* **PROBLEM STATEMENT**: Set down each line from the one containing "lies at vane_phase" to the one containing "zip(*points))), Vector(map(max, zip(*points)))", inclusive, exactly as written and with nothing further.

______

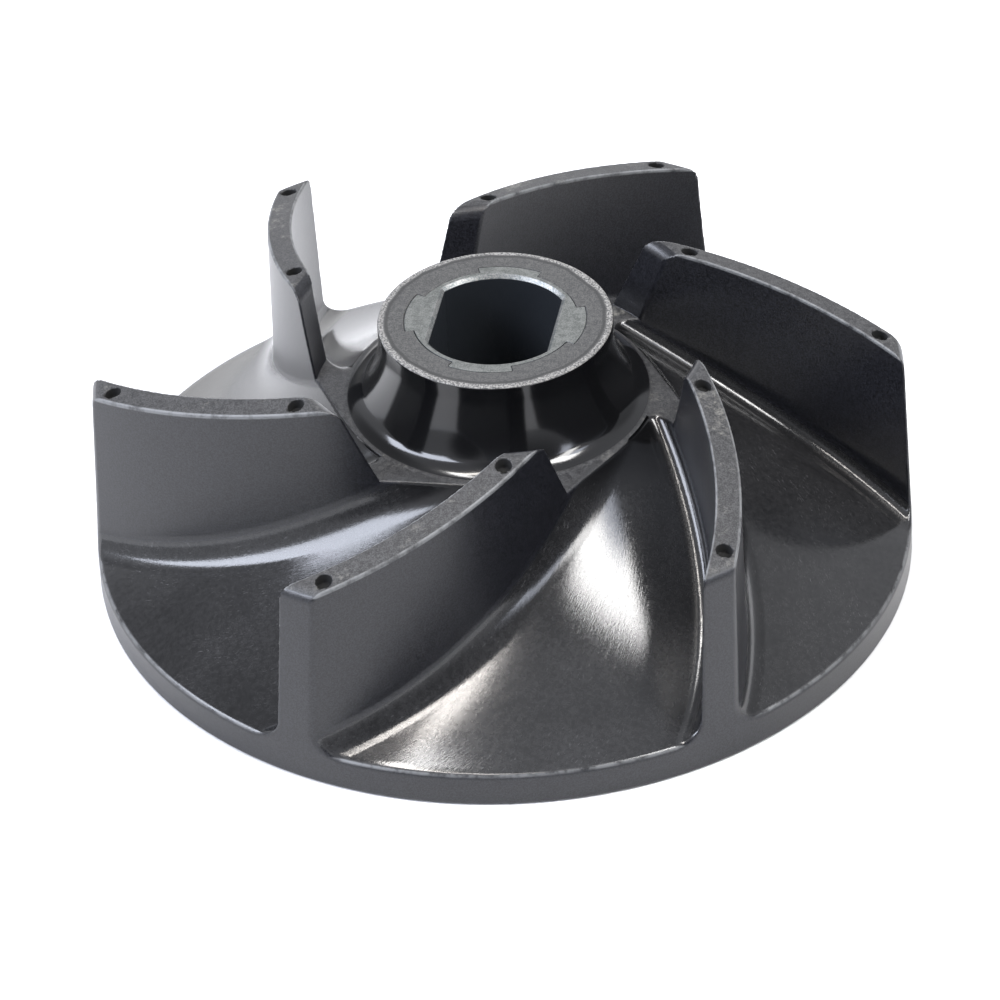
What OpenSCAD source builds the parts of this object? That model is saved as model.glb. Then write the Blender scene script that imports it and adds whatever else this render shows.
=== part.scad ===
// Open pump impeller: a moulded wheel with six backward-curved vanes and a metal hub insert.
// The wheel turns about the Z axis. Z = 0 is the underside, and the vanes stand up towards +Z.
// The bore's two flats are square to the X axis.

/* [Wheel] */
// Outer diameter of the wheel
wheel_d = 56; // [46:1:68]
// Height of the rim's side wall
rim_h = 2.4; // [2:0.1:4]
// Radius of the hollow arc that the floor follows from the rim up to the hub
floor_arc_r = 45; // [36:1:90]
// Thickness of the plate between the floor and the cored underside
plate_t = 2.6; // [1.8:0.1:3.5]
// Width of the flat ring that the rim stands on
foot_ring_w = 3; // [2:0.5:6]

/* [Hub] */
// Diameter of the hub's straight neck
neck_d = 15.9; // [14.5:0.1:20]
// Height of the hub's top face above the underside
hub_h = 19.2; // [16:0.1:24]
// Height of the flat parting ledge at the hub's foot
ledge_h = 13.2; // [11:0.1:15]
// Radius of the flare that spreads the neck out to the foot
flare_r = 6.1; // [5.5:0.1:9]
// Height of the flare above the ledge
flare_h = 5; // [3:0.1:5.4]
// Rounding of the hub's top outer edge
hub_round = 0.15; // [0.05:0.05:0.8]
// Diameter of the boss round the insert, under the plate
boss_d = 17; // [15:0.1:21]

/* [Vanes] */
// Height of a vane's top edge at the wheel's outer diameter
vane_tip_h = 14.9; // [12:0.1:18]
// Rise of the top edge towards the hub, in degrees
vane_slope = 16.2; // [8:0.1:20]
// Thickness of a vane at its tip's top edge
vane_t = 1.75; // [1.2:0.05:2.4]
// Draft of each side wall, in degrees
wall_draft = 0.9; // [0.3:0.1:2]
// Radius of a vane's middle line, seen from above
vane_arc_r = 30.55; // [26:0.05:36]
// Distance from the wheel's axis to the centre of that arc
vane_arc_offset = 22.5; // [20:0.1:26]
// Direction of the first arc centre, anticlockwise from +X, in degrees
vane_phase = 56.7; // [0:0.1:60]
// Radius at which the leading edge meets a vane's top
lead_top_r = 14.1; // [13.5:0.1:17]
// Lean of the leading edge out from the hub, in degrees
lead_lean = 15; // [5:1:20]
// Lean of a vane's outer end in from the rim, in degrees
tip_lean = 2.5; // [0.5:0.1:5]

/* [Ejector marks] */
// Diameter of an ejector mark in a vane's top
pit_d = 1.1; // [0.6:0.1:1.4]
// Depth of an ejector mark
pit_depth = 0.4; // [0.1:0.1:1]
// Distance of the outer mark in from the wheel's outer diameter
pit_outer_in = 2; // [1.5:0.1:4]
// Distance of the inner mark out from the leading edge's top
pit_inner_out = 1.5; // [1.2:0.1:3]

/* [Insert] */
// Diameter of the metal insert
insert_d = 12.3; // [11.8:0.1:14]
// Diameter of the shaft that the bore fits
shaft_d = 10; // [8:0.1:10.2]
// Width across the shaft's two flats
shaft_af = 8; // [6:0.1:8.4]
// Clearance between the shaft and the bore, on each side
shaft_gap = 0.03; // [0:0.01:0.1]
// Depth of the key grooves along the insert's outside
key_depth = 0.6; // [0.2:0.05:0.7]
// Angle that one lug between two grooves takes up, in degrees
lug_angle = 42; // [30:1:60]
// Chamfer at both mouths of the bore
bore_chamfer = 0.25; // [0.1:0.05:0.4]

/* [Hidden] */
$fn = 120;
vane_count = 6;
lug_count = 4;
plastic = [0.13, 0.13, 0.14];
steel = [0.55, 0.55, 0.56];
// How far a cutting tool runs past the face that it opens
past = 1;

wheel_r = wheel_d / 2;
neck_r = neck_d / 2;
boss_r = boss_d / 2;
insert_r = insert_d / 2;
bore_r = shaft_d / 2 + shaft_gap;
bore_half_af = shaft_af / 2 + shaft_gap;

// Centre of the flare's arc, and the radius at which the flare meets the ledge
flare_centre = [neck_r + flare_r, ledge_h + flare_h];
foot_r = flare_centre[0] - sqrt(pow(flare_r, 2) - pow(flare_h, 2));

// Centre of the floor's arc, which runs from the rim's top edge to the hub's foot
rim_point = [wheel_r, rim_h];
foot_point = [foot_r, ledge_h];
floor_chord = rim_point - foot_point;
chord_l = norm(floor_chord);
chord_normal = [-floor_chord[1], floor_chord[0]] / chord_l;
floor_centre = (rim_point + foot_point) / 2
    + chord_normal * sqrt(pow(floor_arc_r, 2) - pow(chord_l / 2, 2));

// The cone of the vanes' top edges: its tip on the axis, and its height over a given radius
top_rise = tan(vane_slope);
top_apex_h = vane_tip_h + wheel_r * top_rise;
function top_h(r) = top_apex_h - r * top_rise;

// The leading edge's cone: its radius at a given height
function lead_r(z) = lead_top_r - tan(lead_lean) * (top_h(lead_top_r) - z);

// How much a drafted side wall moves from the tip's top edge to a given height
function draft_shift(z) = tan(wall_draft) * (vane_tip_h - z);

// Angle at the axis between the arc's centre and a point of the middle line at radius r
function middle_angle(r) = acos(
    (pow(vane_arc_offset, 2) + pow(r, 2) - pow(vane_arc_r, 2)) / (2 * vane_arc_offset * r)
);

// Section of the wheel under the floor's arc and the ledge, without its cored underside
module floor_section() {
    difference() {
        polygon([[0, 0], [wheel_r, 0], rim_point, foot_point, [0, ledge_h]]);
        translate(floor_centre) circle(floor_arc_r);
    }
}

// Section of the hollow that is cored out of the underside, at one plate thickness from the floor
module recess_section() {
    difference() {
        translate([boss_r, -past])
            square([wheel_r - foot_ring_w - boss_r, ledge_h - plate_t + past]);
        translate(floor_centre) circle(floor_arc_r + plate_t);
    }
}

// Section of the hub above the ledge
module hub_section() {
    difference() {
        translate([0, ledge_h]) square([foot_r, hub_h - ledge_h]);
        translate(flare_centre) circle(flare_r);
        translate([neck_r, flare_centre[1]]) square([foot_r, hub_h]);
        hub_corner_section();
    }
}

// What the rounding takes off the hub's top outer edge
module hub_corner_section() {
    difference() {
        translate([neck_r - hub_round, hub_h - hub_round]) square(2 * hub_round);
        translate([neck_r - hub_round, hub_h - hub_round]) circle(hub_round);
    }
}

// One sector of the plane, centred on +X, out to a radius past the insert
module sector(angle) {
    reach = insert_r + past;
    edge = reach * tan(angle / 2);
    polygon([[0, 0], [reach, -edge], [reach, edge]]);
}

// Outline of the insert: lugs on the axes and key grooves between them
module insert_outline() {
    circle(insert_r - key_depth);
    intersection() {
        circle(insert_r);
        for (i = [0 : lug_count - 1])
            rotate(i * 360 / lug_count) sector(lug_angle);
    }
}

// Outline of the bore, round with two flats
module bore_outline() {
    intersection() {
        circle(bore_r);
        square([2 * bore_half_af, 2 * bore_r], center = true);
    }
}

// Chamfer of the bore, widening from z = 0 up to its mouth and a little past it
module bore_mouth() {
    mouth_h = bore_chamfer + past;
    intersection() {
        cylinder(h = mouth_h, r1 = bore_r, r2 = bore_r + mouth_h);
        rotate([90, 0, 0])
            linear_extrude(height = 3 * bore_r, center = true)
                polygon([
                    [-bore_half_af, 0], [bore_half_af, 0],
                    [bore_half_af + mouth_h, mouth_h], [-bore_half_af - mouth_h, mouth_h],
                ]);
    }
}

// The space that the insert takes up in the moulding
module insert_seat() {
    translate([0, 0, -past])
        linear_extrude(height = hub_h + 2 * past)
            insert_outline();
}

// Everything inside a vane's two drafted side walls, on the vane's side of the arc's centre line
module vane_walls() {
    outer_r = vane_arc_r + vane_t / 2;
    inner_r = vane_arc_r - vane_t / 2;
    intersection() {
        translate([vane_arc_offset, 0, 0])
            difference() {
                cylinder(
                    h = top_apex_h,
                    r1 = outer_r + draft_shift(0),
                    r2 = outer_r + draft_shift(top_apex_h)
                );
                translate([0, 0, -past])
                    cylinder(
                        h = top_apex_h + 2 * past,
                        r1 = inner_r - draft_shift(-past),
                        r2 = inner_r - draft_shift(top_apex_h + past)
                    );
            }
        translate([-2 * wheel_r, 0, 0]) cube([4 * wheel_r, 2 * wheel_r, top_apex_h]);
    }
}

// The wheel's outside above the rim, leaning in as it rises
module tip_envelope() {
    height = top_apex_h - rim_h;
    translate([0, 0, rim_h])
        cylinder(h = height, r1 = wheel_r, r2 = wheel_r - height * tan(tip_lean));
}

// Everything under the cone of the vanes' top edges
module top_envelope() {
    cylinder(h = top_apex_h, r1 = top_apex_h / top_rise, r2 = 0);
}

// The open eye of the wheel, over the ledge and inside the leading edges
module eye_cutter() {
    eye_top = top_apex_h + past;
    translate([0, 0, ledge_h])
        cylinder(h = eye_top - ledge_h, r1 = lead_r(ledge_h), r2 = lead_r(eye_top));
}

// One ejector mark at radius r on a vane's middle line
module pit(r) {
    rotate(middle_angle(r))
        translate([r, 0, top_h(r) - pit_depth])
            cylinder(h = pit_depth + past, d = pit_d, $fn = 48);
}

// The disc, its hollow arc floor, its cored underside and the lower half of the hub
module back_plate() {
    color(plastic)
        difference() {
            rotate_extrude() floor_section();
            rotate_extrude() recess_section();
            insert_seat();
        }
}

// The hub above the parting ledge
module hub_boss() {
    color(plastic)
        difference() {
            rotate_extrude() hub_section();
            insert_seat();
        }
}

// The metal insert that carries the wheel on its shaft
module hub_insert() {
    color(steel)
        difference() {
            linear_extrude(height = hub_h) insert_outline();
            translate([0, 0, -past])
                linear_extrude(height = hub_h + 2 * past) bore_outline();
            translate([0, 0, hub_h - bore_chamfer]) bore_mouth();
            translate([0, 0, bore_chamfer]) mirror([0, 0, 1]) bore_mouth();
        }
}

// One vane; the first one's arc centre lies at vane_phase
module vane(i) {
    color(plastic)
        rotate(vane_phase + (i - 1) * 360 / vane_count)
            difference() {
                intersection() {
                    vane_walls();
                    tip_envelope();
                    top_envelope();
                }
                rotate_extrude() floor_section();
                eye_cutter();
                pit(wheel_r - pit_outer_in);
                pit(lead_top_r + pit_inner_out);
            }
}

back_plate();
hub_boss();
hub_insert();
for (i = [1 : vane_count])
    vane(i);
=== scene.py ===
"""Open water pump impeller: one black plastic moulding round a metal hub insert.

Both pieces are described by signed distances in millimetres, negative inside, and are meshed
on a grid of radius, angle and height. Their symmetry means that half a turn of grid is enough.
"""

import math

import bpy
import numpy as np
from mathutils import Matrix, Vector


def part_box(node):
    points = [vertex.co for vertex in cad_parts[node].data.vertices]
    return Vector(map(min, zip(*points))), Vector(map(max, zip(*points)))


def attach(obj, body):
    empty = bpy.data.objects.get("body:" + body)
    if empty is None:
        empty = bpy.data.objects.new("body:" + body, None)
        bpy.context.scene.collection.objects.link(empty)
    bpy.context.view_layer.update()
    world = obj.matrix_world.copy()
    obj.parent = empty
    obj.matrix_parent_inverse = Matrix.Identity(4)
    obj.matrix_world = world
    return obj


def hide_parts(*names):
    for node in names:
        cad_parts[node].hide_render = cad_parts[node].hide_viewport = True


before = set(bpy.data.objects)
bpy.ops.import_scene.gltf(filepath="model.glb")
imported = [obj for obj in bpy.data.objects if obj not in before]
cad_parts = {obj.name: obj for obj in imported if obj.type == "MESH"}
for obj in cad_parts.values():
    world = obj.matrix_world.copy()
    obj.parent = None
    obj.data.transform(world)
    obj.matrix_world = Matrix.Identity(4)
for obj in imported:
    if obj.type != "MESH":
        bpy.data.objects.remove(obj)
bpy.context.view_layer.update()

MM = 0.001

# ---------------------------------------------------------------- sizes, in millimetres
PLATE_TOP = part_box("back_plate")[1] / MM
HUB_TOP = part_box("hub_boss")[1] / MM
INSERT_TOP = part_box("hub_insert")[1] / MM
WHEEL_R = PLATE_TOP.x
LEDGE_H = PLATE_TOP.z
HUB_H = HUB_TOP.z
INSERT_R = INSERT_TOP.x

# The plate, its floor, its cored underside and the hub
RIM_H = 2.4
FLOOR_ARC_R = 45.0
PLATE_T = 2.6
FOOT_RING_W = 3.0
NECK_R = 7.95
FLARE_R = 6.1
FLARE_H = 5.0
BOSS_R = 8.5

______

* **PROBLEM SOLUTION**:
// One vane; the first one's arc centre lies at vane_phase
module vane(i) {
    color(plastic)
        rotate(vane_phase + (i - 1) * 360 / vane_count)
            difference() {
                intersection() {
                    vane_walls();
                    tip_envelope();
                    top_envelope();
                }
                rotate_extrude() floor_section();
                eye_cutter();
                pit(wheel_r - pit_outer_in);
                pit(lead_top_r + pit_inner_out);
            }
}

back_plate();
hub_boss();
hub_insert();
for (i = [1 : vane_count])
    vane(i);
=== scene.py ===
"""Open water pump impeller: one black plastic moulding round a metal hub insert.

Both pieces are described by signed distances in millimetres, negative inside, and are meshed
on a grid of radius, angle and height. Their symmetry means that half a turn of grid is enough.
"""

import math

import bpy
import numpy as np
from mathutils import Matrix, Vector


def part_box(node):
    points = [vertex.co for vertex in cad_parts[node].data.vertices]
    return Vector(map(min, zip(*points))), Vector(map(max, zip(*points)))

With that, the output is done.